### Aim of the exercise:
Reproduce all of the data exactly, with no line skipped.
══════
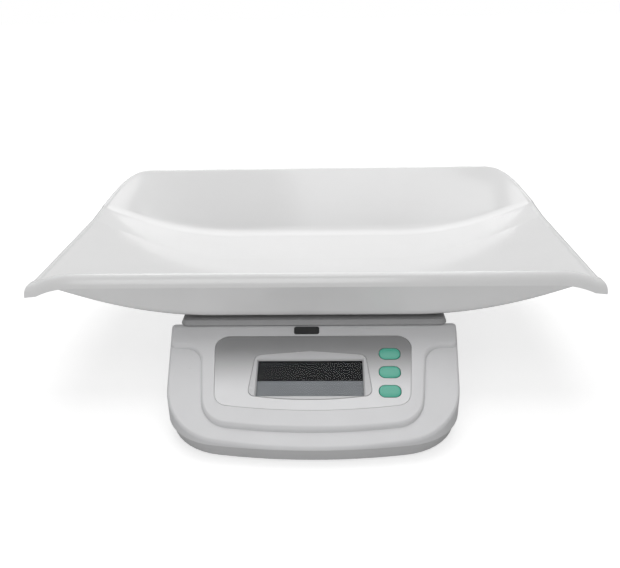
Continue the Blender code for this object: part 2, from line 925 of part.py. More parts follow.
def make_bracket(post_top, screw_head_low):
    top = ceiling - bracket_headroom
    low = top - bracket_thickness
    shape = h_shape(
        pad_spacing_x, pad_spacing_y, bracket_arm_width, bracket_bar_width, load_y, bracket_corner
    )
    bracket = prism("platform_bracket", shape, low, top, aluminium)
    rim = prism("bracket_rim", shape, low - bracket_flange_height, low + bracket_thickness / 2)
    cut(rim, prism(
        "bracket_rim_inside", inset(shape, bracket_flange_width), low - bracket_flange_height - cut_overrun,
        low + bracket_thickness,
    ))
    posts = cylinders("bracket_posts", post_places, post_radius, top - bracket_thickness / 2, post_top)
    holes = cylinders(
        "bracket_post_holes", post_places, cover_screw_radius + seat_gap,
        screw_head_low - cover_screw_length - slide_gap, post_top + cut_overrun, sides=small_sides,
    )
    seats = cylinders(
        "bracket_cell_holes", cell_screw_places(1), cell_screw_radius + seat_gap, low - cut_overrun,
        top + cut_overrun, sides=small_sides,
    )
    join(bracket, rim, posts)
    cut(bracket, holes, seats)
    return low, top


def cell_screw_places(end):
    """The two screws at the load cell's fixed end (-1) or free end (1)."""
    first = cell_length / 2 - cell_screw_inset
    return [(end * first, load_y), (end * (first - cell_screw_spacing), load_y)]


# Load cell and what holds it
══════
### Exercise solution:
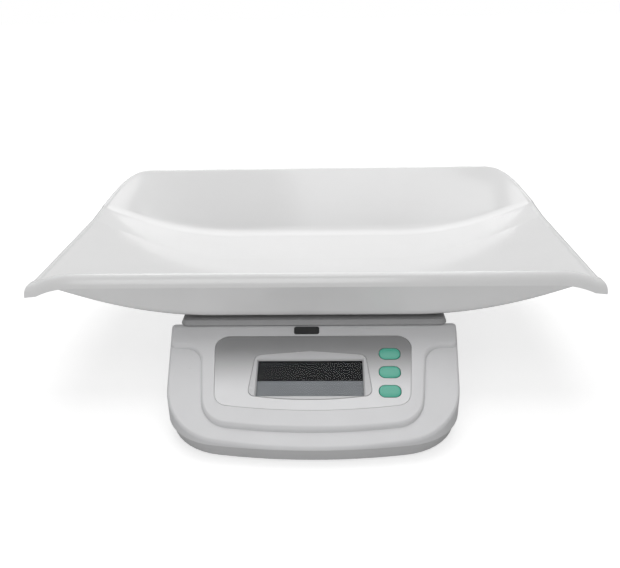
Continue the Blender code for this object: part 2, from line 925 of part.py. More parts follow.
def make_bracket(post_top, screw_head_low):
    top = ceiling - bracket_headroom
    low = top - bracket_thickness
    shape = h_shape(
        pad_spacing_x, pad_spacing_y, bracket_arm_width, bracket_bar_width, load_y, bracket_corner
    )
    bracket = prism("platform_bracket", shape, low, top, aluminium)
    rim = prism("bracket_rim", shape, low - bracket_flange_height, low + bracket_thickness / 2)
    cut(rim, prism(
        "bracket_rim_inside", inset(shape, bracket_flange_width), low - bracket_flange_height - cut_overrun,
        low + bracket_thickness,
    ))
    posts = cylinders("bracket_posts", post_places, post_radius, top - bracket_thickness / 2, post_top)
    holes = cylinders(
        "bracket_post_holes", post_places, cover_screw_radius + seat_gap,
        screw_head_low - cover_screw_length - slide_gap, post_top + cut_overrun, sides=small_sides,
    )
    seats = cylinders(
        "bracket_cell_holes", cell_screw_places(1), cell_screw_radius + seat_gap, low - cut_overrun,
        top + cut_overrun, sides=small_sides,
    )
    join(bracket, rim, posts)
    cut(bracket, holes, seats)
    return low, top


def cell_screw_places(end):
    """The two screws at the load cell's fixed end (-1) or free end (1)."""
    first = cell_length / 2 - cell_screw_inset
    return [(end * first, load_y), (end * (first - cell_screw_spacing), load_y)]


# Load cell and what holds it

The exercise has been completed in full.